My Grandma came to live with the family when she was in her late 80’s. She’d been in decline for some years and was no longer able to live on her own. Eventually she wasn’t able to live with the family anymore either, and saw out the final months of her life in a nearby nursing home.
Every day we would spend hours visiting her. Throughout her life, music was a joy for Gran. My childhood memories of her singing are as clear as her shrill voice was. I remember the deep sense of comfort and happiness I felt in my little boy heart when she sang to and with me.
As her condition deteriorated, it was a sweet privilege to be able to reverse the roles. Her mind became more childlike as her dementia worsened but music cut through the disorientation and brought her genuine peace and joy. In sharp contrast to the discomfort and distress she so often seemed to feel, Gran would sing along with all the verve and enthusiasm of a child, and the effects of our song sessions lingered beyond the moment itself. She was more at ease and remained conversant long after the last note had rung out. It’s a phenomenon I’ve witnessed countless times since.
Eventually we lost my Grandmother. The void her absence leaves can never be filled, but the silver lining was that I gained multiple Grandma’s and Grandpa’s through those final months with Gran. The visits to the nursing home always attracted a crowd as the magnetic pull of the music would weave its spell. Residents of the home, hobbled, shuffled, wheeled, and in the case of the more spritely, walked or even danced their way to the source of the sounds that drew them in. After Gran’s passing, I’d continue to visit every Saturday afternoon and there’d always be a crowd waiting in the common living room where we’d share our musical moments. People who had trouble remembering loved ones names or the fact that they even lived in a nursing home would remember and look forward to Saturday afternoon. The memories that songs would unearth were spellbinding and heartwarming. Often people would thank me for my “generous gesture” as if me being there was a selfless act. Truth is, I got at least as much out of those visits as my dear elderly friends did. To be part of such glorious human interaction is a profound blessing that I continually carry in my heart. Over the years, I’ve lost more “grandparents” and it cuts deep every time. But deeper still is the sense of gratitude for the moments shared and the memories made. Music, can’t shield us from the inevitable but it can certainly soften the harder realities of life. It is a healer.
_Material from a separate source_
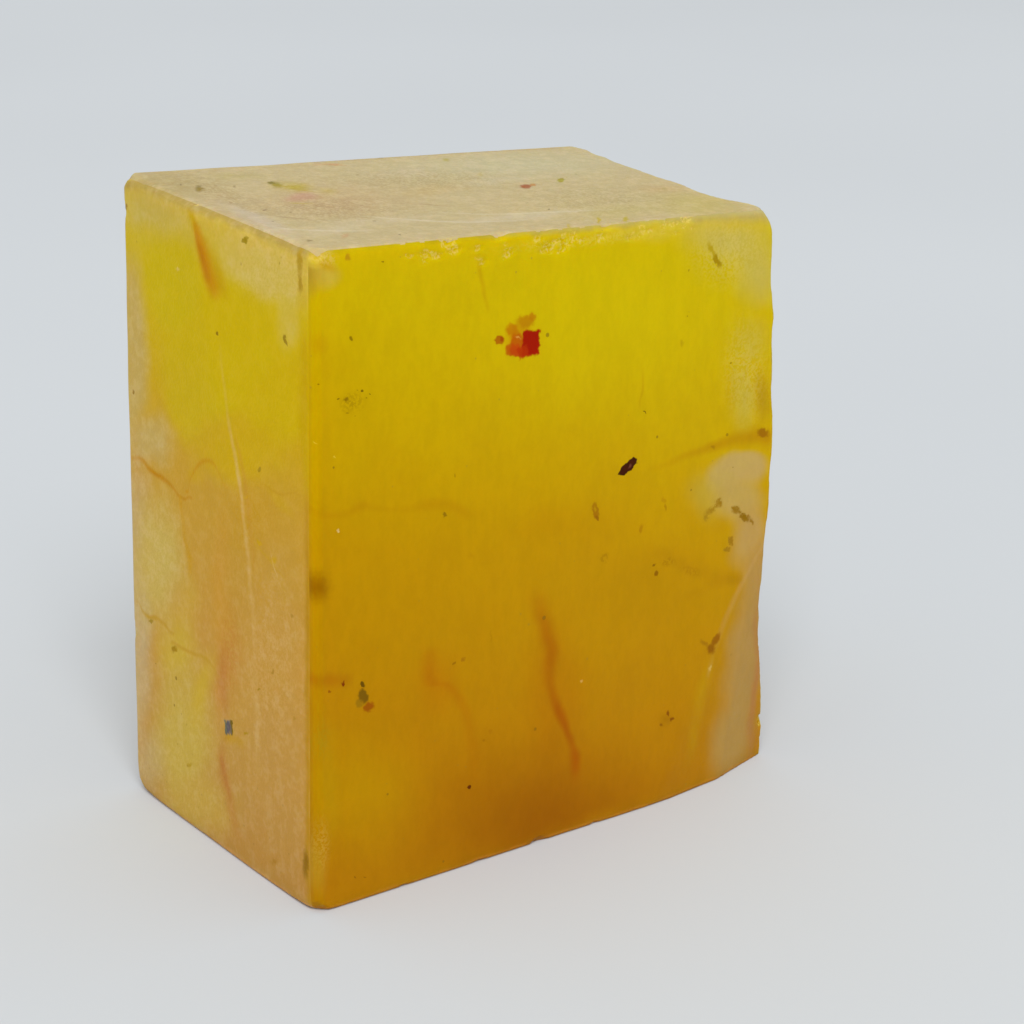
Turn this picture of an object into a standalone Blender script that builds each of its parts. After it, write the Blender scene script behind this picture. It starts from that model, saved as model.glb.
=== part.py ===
"""Rough sapphire: one sawn block of cloudy yellow sapphire that stands on its flat base.

Five sides are saw cuts, each a degree or so off square. The right side is a rough break. Two
shallow facets take off the lower right of the front, two saw cuts meet in a ridge down the left
side, and the arrises are worn and chipped.

Metres, +Z up. The front faces -Y. Places are given from the near corner of the base, where the
front and the left side meet, and the finished stone has its origin at the bottom centre of its box.
"""

import math
import random

import bmesh
import bpy
from mathutils import Matrix, Vector, noise

MM = 0.001

# Driving dimensions: the base along the front, the base front to back, and the near upright arris.
WIDTH = 33.45 * MM
DEPTH = 20.15 * MM
HEIGHT = 36.0 * MM

# How far each side is off square, in degrees. A lean is inwards, going up.
FRONT_YAW = 1.65
FRONT_LEAN = 0.2
LEFT_LEAN = 0.9
RIGHT_LEAN = 3.2
RIGHT_YAW = 1.5
BACK_YAW = 1.1
TOP_FALLS_RIGHT = 3.1
TOP_RISES_BACK = 1.9

# The break on the front's lower right, as two facets. Each starts along a line on the front, from
# (x, z) high to (x, z) low, and turns away from the front by its angle in degrees.
UPPER_FACET = ((31.4 * MM, 15.2 * MM), (26.2 * MM, 4.8 * MM), 6.0)
LOWER_FACET = ((30.1 * MM, 9.9 * MM), (27.3 * MM, 0.2 * MM), 17.0)

# The ridge on the left side where two saw cuts met, as (y, z) from top to bottom, and how far it
# stands out of the side at the top. It fades to nothing at the base.
RIDGE_LINE = ((11.9, 36.6), (10.2, 29.7), (8.5, 24.8), (7.05, 20.2), (6.2, 13.5), (5.5, 0.0))
RIDGE_RISE = 0.45 * MM

# Rounding of the arrises, and how much of each corner is worn off.
CRISP_ARRIS = 0.2 * MM
WORN_ARRIS = 0.5 * MM
ARRIS_SEGMENTS = 3
NEAR_CORNER_WEAR = 0.22 * MM
FAR_CORNER_WEAR = 0.3 * MM

# The rough right side: its broad lumps, the ledges that they break into, its grain, and the swells
# and hollows across it as (y, z, reach in y, reach in z, height).
BREAK_CELL = 0.6 * MM
BREAK_LUMP = 7.5 * MM
BREAK_LUMP_RISE = 0.75 * MM
BREAK_LEDGE = 0.3 * MM
LEDGE_RUN = 0.35
BREAK_GRAIN = 0.1 * MM
BREAK_SWELLS = (
    (1.0, 11.0, 6.0, 9.5, -0.9),
    (6.1, 36.0, 3.6, 7.0, -0.5),
    (10.3, 35.0, 3.0, 8.0, -0.2),
    (16.5, 33.0, 6.0, 12.0, 0.15),
    (1.5, 25.5, 5.0, 6.5, 0.4),
    (12.5, 17.0, 8.0, 10.0, -0.5),
    (16.0, 6.0, 5.0, 6.0, 0.35),
)
RIM_REACH = 1.4 * MM
RIM_CURL = 0.45 * MM

# Chips set by hand along an arris, as (distance along it, radius of the scoop, bite) in mm.
TOP_FRONT_CHIPS = (
    (5.2, 0.5, 0.07),
    (8.9, 0.6, 0.07),
    (11.8, 0.8, 0.13),
    (13.5, 0.6, 0.10),
    (14.6, 0.8, 0.15),
    (15.7, 0.6, 0.10),
    (16.9, 0.5, 0.08),
    (18.7, 0.7, 0.13),
    (20.8, 0.7, 0.11),
    (23.1, 0.6, 0.10),
    (24.5, 0.7, 0.13),
    (27.3, 0.8, 0.09),
)
NEAR_UPRIGHT_CHIPS = (
    (1.4, 0.8, 0.10),
    (2.9, 1.0, 0.14),
    (21.5, 0.7, 0.06),
    (31.0, 1.0, 0.11),
    (33.8, 0.8, 0.12),
)
BACK_LEFT_CHIPS = (
    (5.0, 0.7, 0.08),
    (10.0, 1.0, 0.14),
    (23.0, 0.8, 0.09),
    (34.6, 0.7, 0.22),
)
# Chips spread by chance along the rest: how many on each arris, and the range of their sizes.
SPREAD_CHIPS = {"top_left": 6, "top_back": 8, "bottom_front": 8, "bottom_left": 6, "bottom_back": 6}
SPREAD_RADIUS = (0.6, 1.3)
SPREAD_BITE = (0.05, 0.14)
CHIP_SEED = 11

SAPPHIRE_YELLOW = (0.55, 0.36, 0.02)
SAWN_ROUGHNESS = 0.5

WELD = 0.000002
LUMP = 90 * MM


def clear_scene():
    for obj in list(bpy.data.objects):
        bpy.data.objects.remove(obj, do_unlink=True)


def collection(name):
    made = bpy.data.collections.new(name)
    bpy.context.scene.collection.children.link(made)
    return made


def mesh_object(name, bm, into):
    mesh = bpy.data.meshes.new(name)
    bmesh.ops.recalc_face_normals(bm, faces=bm.faces)
    bm.to_mesh(mesh)
    bm.free()
    made = bpy.data.objects.new(name, mesh)
    into.objects.link(made)
    return made


def cutter(name, bm, into):
    made = mesh_object(name, bm, into)
    made.hide_render = True
    made.display_type = "WIRE"
    return made


def evaluated_mesh(obj):
    """The object's mesh with its modifiers built in."""
    graph = bpy.context.evaluated_depsgraph_get()
    return bpy.data.meshes.new_from_object(obj.evaluated_get(graph))


def slope(degrees):
    return math.tan(math.radians(degrees))


# Each side as a point on it and the way it faces.
NEAR_CORNER = Vector((0, 0, 0))
FRONT = (NEAR_CORNER, Vector((slope(FRONT_YAW), -1, slope(FRONT_LEAN))))
LEFT = (NEAR_CORNER, Vector((-1, 0, slope(LEFT_LEAN))))
RIGHT = (Vector((WIDTH, 0, 0)), Vector((1, -slope(RIGHT_YAW), slope(RIGHT_LEAN))))
BACK = (Vector((0, DEPTH, 0)), Vector((-slope(BACK_YAW), 1, 0)))
TOP = (Vector((0, 0, HEIGHT)), Vector((slope(TOP_FALLS_RIGHT), -slope(TOP_RISES_BACK), 1)))
BASE = (NEAR_CORNER, Vector((0, 0, -1)))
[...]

In my own life I’ve experienced the healing power of music and many times witnessed it in the lives of others. Music brings connection. I’ve felt that very deeply over many years of playing gigs, feeling the warmth of people who are sharing in a magical exchange between artist and audience. When I hear people tell stories of how a song I’ve written has rescued them from despair, helped them cope with grief or loss, or been the soundtrack to a euphoric experience or a beautiful chapter in their life, it’s truly humbling. It makes you realise music isn’t mere trivial entertainment. There’s a vital, essential power to it that can heal, transform and transcend.
I’ll be using this site to regularly post stories of healing encounters from my own personal experience and from my experiences with others. It would bring me great joy to know that you’ve found these stories helpful or meaningful in any way. Feel free to add comments or share your own experiences.
More music to you,
Gran was a beautiful lady. Her smile always lit up the room. I knew her for 30 years, whenever she visited Craig and Erica I would go and see her and her twinkling eyes and lovely laugh.
Hi Stewart. That’s a beautiful description of Gran. I can still hear the music of her laughter. Thanks for sharing the memory.
Hey Josh, almost 20yrs ago UI listened to your song Up All Night, on repeat , while living in Europe, trying to sort out my life direction…. things just didn’t seem right.
I returned back to Oz and settled (eventually ) but yeah your words and music have cut though and impacted many a time in my life. Its a gift that I’m so glad that you enjoy sharing.
Thanks so much for sharing Lee-Anne. It’s amazing to think that a song you wrote camping on the side of the road in western NSW by a wheat stubble field under the moonlight can impact someone in Europe! Music is incredible.
What a beautiful memory and to share with other grandparents your love of music. Keep sharing your talents
My nan was a rag time piano player in an era where mechanics institute halls boughed with dances across the country. She made a career playing at dances, weddings, funerals and birthdays.
In her 70s she suffered a stroke and lived out her life in a care centre.
She couldn’t speak and her eyes were vacant but if you sat her at a piano…
she would close her eyes and play…
magic is the music that awakens our spirit.
I saw it in her face at the elderly home when you played for her. It should be done all over the country, it makes such a difference.
I did this at the aged care home my Dad was in. I always struggled with what songs to play. He was in high care and residents were not too communicative. Any recommendations? He has since past but I almost feel ready to back and have a sing.